Material provided:
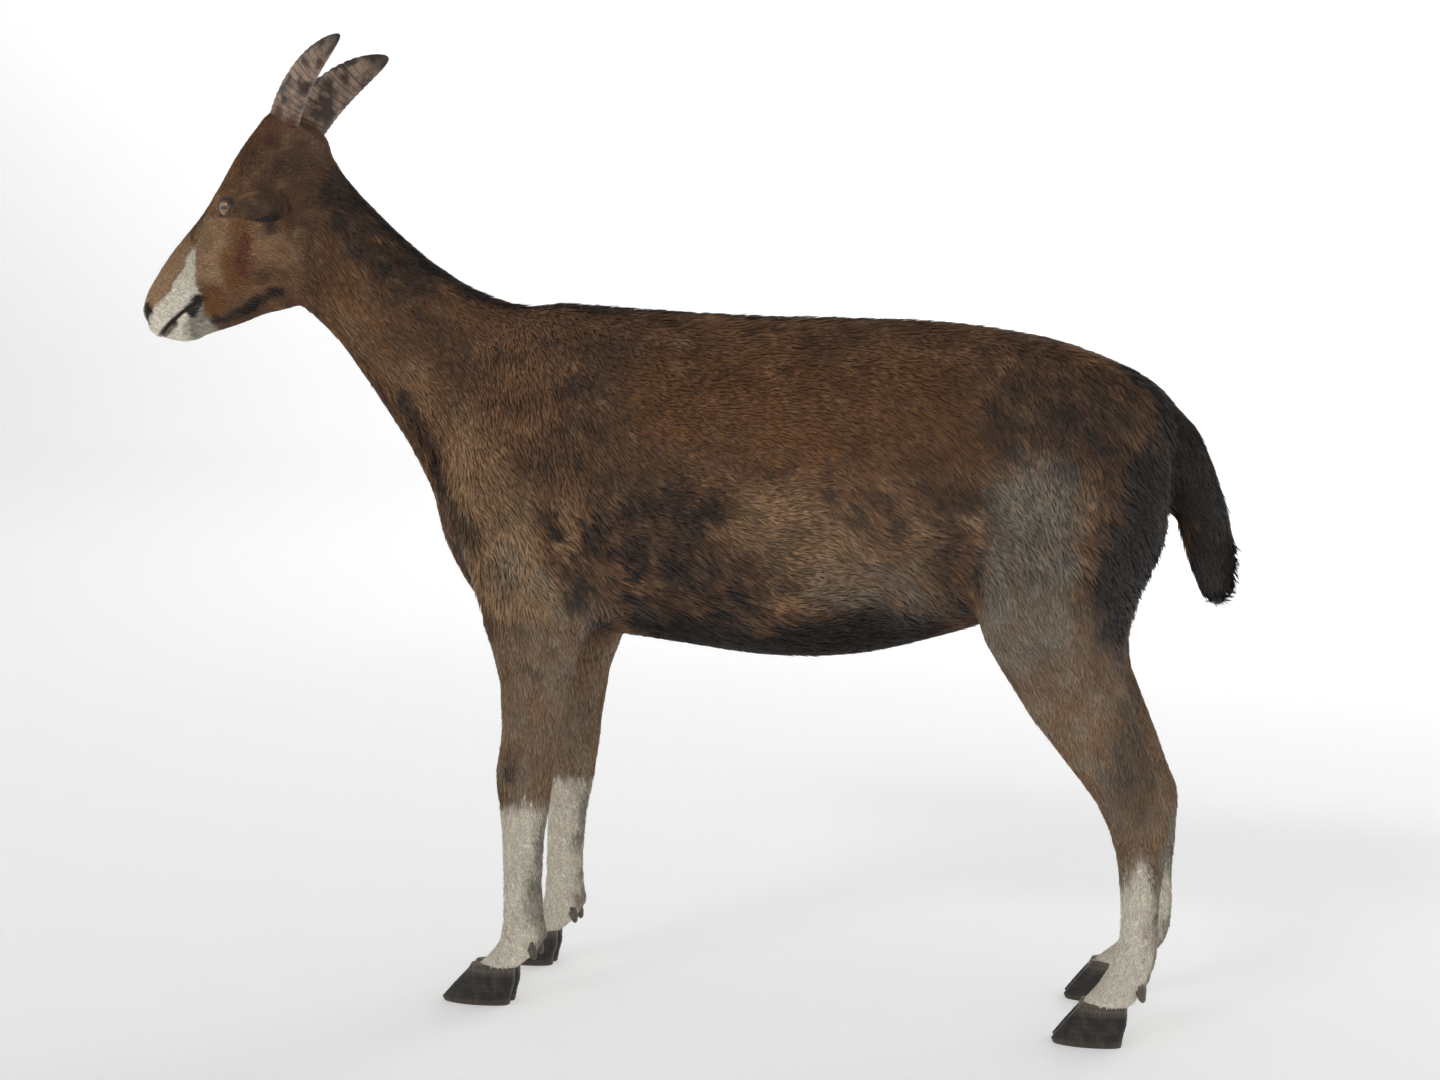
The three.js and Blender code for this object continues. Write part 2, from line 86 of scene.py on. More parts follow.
# The left eye looks out, a little forwards and up. Its opening slopes down towards the nose.
EYE_AXIS = unit(0.90 * np.array([1, 0, 0]) + 0.36 * NOSEWARDS + 0.18 * BROWWARDS)
OPENING_SLOPE = np.array([0, -0.86, -0.50])
OPENING_ALONG = unit(OPENING_SLOPE - EYE_AXIS * (OPENING_SLOPE @ EYE_AXIS))
OPENING_UP = np.cross(OPENING_ALONG, EYE_AXIS)


def linear(code):
    """A colour given as #rrggbb, as linear red, green and blue."""
    parts = [int(code[i:i + 2], 16) / 255 for i in (1, 3, 5)]
    return tuple(c / 12.92 if c <= 0.04045 else ((c + 0.055) / 1.055) ** 2.4 for c in parts)


def length_of(name, default, description):
    return FloatProperty(name=name, description=description, default=default, min=0, unit="LENGTH",
                         precision=5)


def colour_of(name, code, description):
    return FloatVectorProperty(name=name, description=description, default=linear(code), size=3,
                               min=0, max=1, subtype="COLOR")


class GoatSizes(bpy.types.PropertyGroup):
    """Sizes of the skin, coat, eyes, horns and hooves"""
    grid: length_of("Skin grid", 0.003, "Spacing of the skin's points before it is thinned on the body")
    body_depth: length_of("Body coat depth", 0.0032, "How far the skin lies inside the frame on the body")
    leg_depth: length_of("Leg coat depth", 0.0014, "How far the skin lies inside the frame on the legs")
    face_depth: length_of("Face coat depth", 0.0011, "How far the skin lies inside the frame on the head")
    ear_depth: length_of("Ear coat depth", 0.0007, "How far the skin lies inside the frame on the ears")
    lid: length_of("Lid thickness", 0.0018, "Thickness of the eyelids over the ball")
    opening_length: length_of("Eye opening length", 0.0280, "From one corner of the eye to the other")
    opening_upper: length_of("Upper lid height", 0.0086, "Eye opening above the line of its corners")
    opening_lower: length_of("Lower lid depth", 0.0068, "Eye opening below the line of its corners")
    pupil_length: length_of("Pupil length", 0.0098, "Length of the level slot pupil")
    pupil_height: length_of("Pupil height", 0.0034, "Height of the level slot pupil")
    horn_rings: IntProperty(name="Horn rings", description="Cross ridges on a horn", default=17, min=0)
    hoof_rings: IntProperty(name="Hoof rings", description="Growth lines on a claw", default=7, min=0)
    tufts: IntProperty(name="Tufts", description="Tufts in the whole coat", default=140000, min=0)


class GoatColours(bpy.types.PropertyGroup):
    """Colours of the coat, horns, hooves and eyes"""
    brown: colour_of("Brown", "#7a5639", "Back, neck and face")
    # Sand also paints a highlight on each ear's front rim. Grey paints shade down the back of the lower
    # legs and under the chin. Dark is partly painted shade along the back and under the belly, and paints
    # shadow below each ear's root and on each ear's rear rim.
    sand: colour_of("Sand", "#ab8863", "Shoulder, flank and throat")
    grey: colour_of("Grey", "#908879", "Band down the thigh and fringe of the flank")
    dark: colour_of("Dark", "#231b15", "Back line, belly line, tail and patches")
    cream: colour_of("Cream", "#eee5d2", "Lower legs and muzzle")
    ochre: colour_of("Ochre", "#7c5026", "Cheek and forehead")
    rust: colour_of("Rust", "#67321f", "Small patches on the head")
    bare: colour_of("Bare skin", "#2b2422", "Rims of the nostrils, lips and eyelids")


def sizes():
    return bpy.context.scene.goat_sizes


def colours():
    return bpy.context.scene.goat_colours


# ---- working on meshes ----

def only(piece):
    """Selects one piece and nothing else, and makes it active."""
    bpy.ops.object.select_all(action="DESELECT")
    piece.select_set(True)
    bpy.context.view_layer.objects.active = piece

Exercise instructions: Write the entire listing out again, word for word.

Solution for this problem:
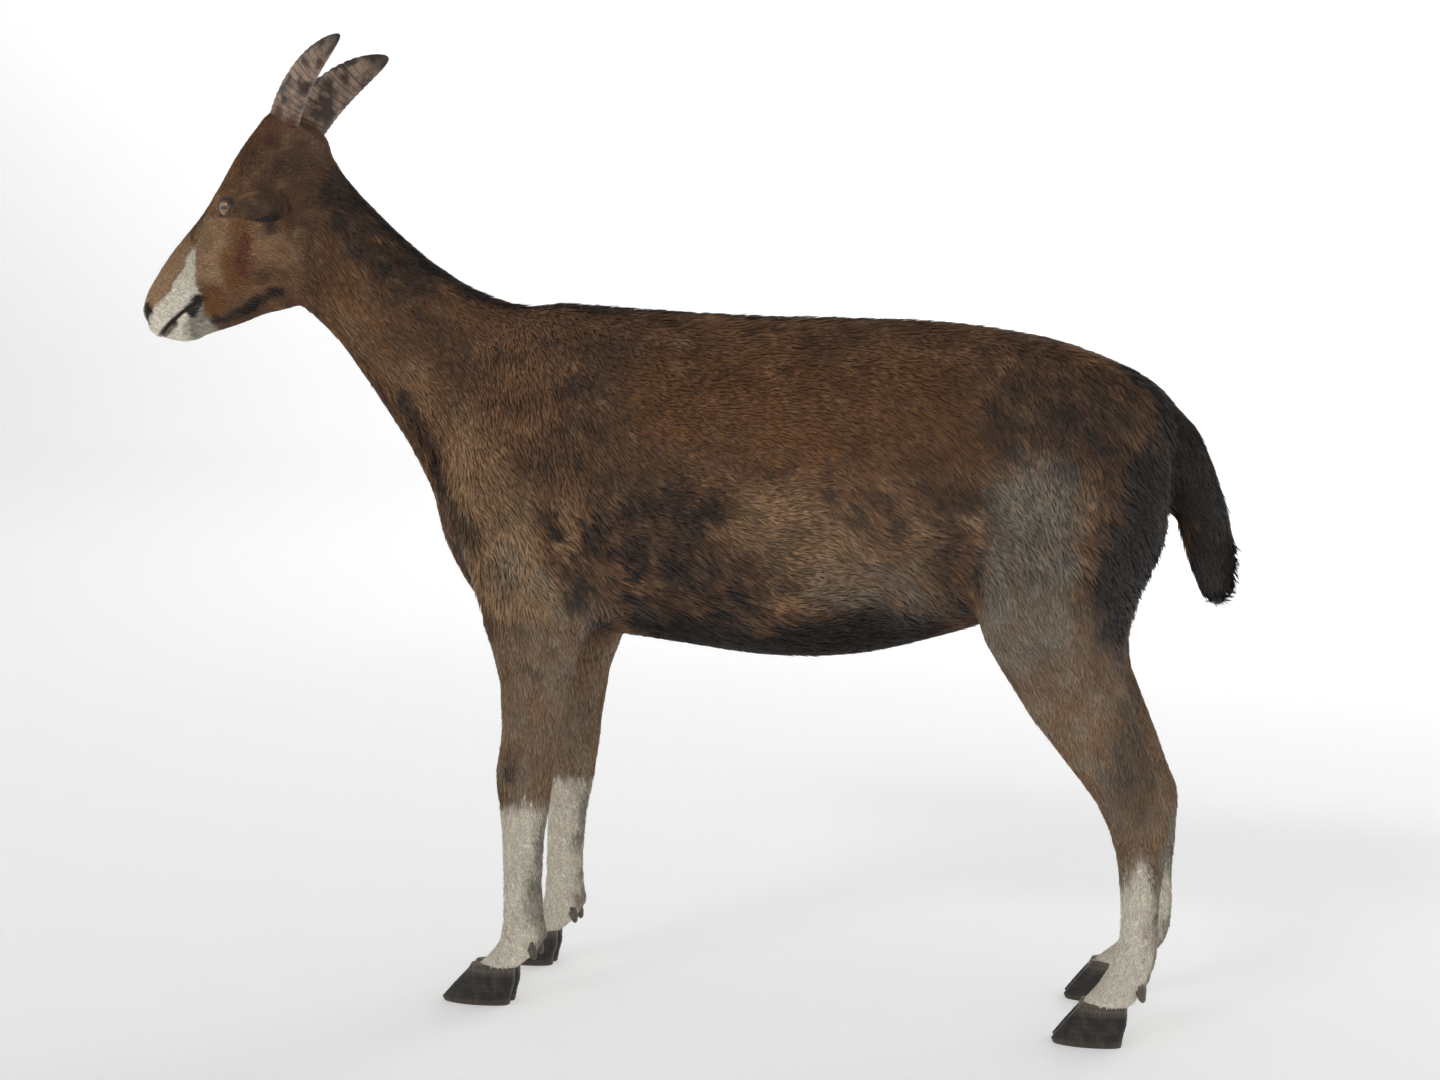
The three.js and Blender code for this object continues. Write part 2, from line 86 of scene.py on. More parts follow.
# The left eye looks out, a little forwards and up. Its opening slopes down towards the nose.
EYE_AXIS = unit(0.90 * np.array([1, 0, 0]) + 0.36 * NOSEWARDS + 0.18 * BROWWARDS)
OPENING_SLOPE = np.array([0, -0.86, -0.50])
OPENING_ALONG = unit(OPENING_SLOPE - EYE_AXIS * (OPENING_SLOPE @ EYE_AXIS))
OPENING_UP = np.cross(OPENING_ALONG, EYE_AXIS)


def linear(code):
    """A colour given as #rrggbb, as linear red, green and blue."""
    parts = [int(code[i:i + 2], 16) / 255 for i in (1, 3, 5)]
    return tuple(c / 12.92 if c <= 0.04045 else ((c + 0.055) / 1.055) ** 2.4 for c in parts)


def length_of(name, default, description):
    return FloatProperty(name=name, description=description, default=default, min=0, unit="LENGTH",
                         precision=5)


def colour_of(name, code, description):
    return FloatVectorProperty(name=name, description=description, default=linear(code), size=3,
                               min=0, max=1, subtype="COLOR")


class GoatSizes(bpy.types.PropertyGroup):
    """Sizes of the skin, coat, eyes, horns and hooves"""
    grid: length_of("Skin grid", 0.003, "Spacing of the skin's points before it is thinned on the body")
    body_depth: length_of("Body coat depth", 0.0032, "How far the skin lies inside the frame on the body")
    leg_depth: length_of("Leg coat depth", 0.0014, "How far the skin lies inside the frame on the legs")
    face_depth: length_of("Face coat depth", 0.0011, "How far the skin lies inside the frame on the head")
    ear_depth: length_of("Ear coat depth", 0.0007, "How far the skin lies inside the frame on the ears")
    lid: length_of("Lid thickness", 0.0018, "Thickness of the eyelids over the ball")
    opening_length: length_of("Eye opening length", 0.0280, "From one corner of the eye to the other")
    opening_upper: length_of("Upper lid height", 0.0086, "Eye opening above the line of its corners")
    opening_lower: length_of("Lower lid depth", 0.0068, "Eye opening below the line of its corners")
    pupil_length: length_of("Pupil length", 0.0098, "Length of the level slot pupil")
    pupil_height: length_of("Pupil height", 0.0034, "Height of the level slot pupil")
    horn_rings: IntProperty(name="Horn rings", description="Cross ridges on a horn", default=17, min=0)
    hoof_rings: IntProperty(name="Hoof rings", description="Growth lines on a claw", default=7, min=0)
    tufts: IntProperty(name="Tufts", description="Tufts in the whole coat", default=140000, min=0)


class GoatColours(bpy.types.PropertyGroup):
    """Colours of the coat, horns, hooves and eyes"""
    brown: colour_of("Brown", "#7a5639", "Back, neck and face")
    # Sand also paints a highlight on each ear's front rim. Grey paints shade down the back of the lower
    # legs and under the chin. Dark is partly painted shade along the back and under the belly, and paints
    # shadow below each ear's root and on each ear's rear rim.
    sand: colour_of("Sand", "#ab8863", "Shoulder, flank and throat")
    grey: colour_of("Grey", "#908879", "Band down the thigh and fringe of the flank")
    dark: colour_of("Dark", "#231b15", "Back line, belly line, tail and patches")
    cream: colour_of("Cream", "#eee5d2", "Lower legs and muzzle")
    ochre: colour_of("Ochre", "#7c5026", "Cheek and forehead")
    rust: colour_of("Rust", "#67321f", "Small patches on the head")
    bare: colour_of("Bare skin", "#2b2422", "Rims of the nostrils, lips and eyelids")


def sizes():
    return bpy.context.scene.goat_sizes


def colours():
    return bpy.context.scene.goat_colours


# ---- working on meshes ----

def only(piece):
    """Selects one piece and nothing else, and makes it active."""
    bpy.ops.object.select_all(action="DESELECT")
    piece.select_set(True)
    bpy.context.view_layer.objects.active = piece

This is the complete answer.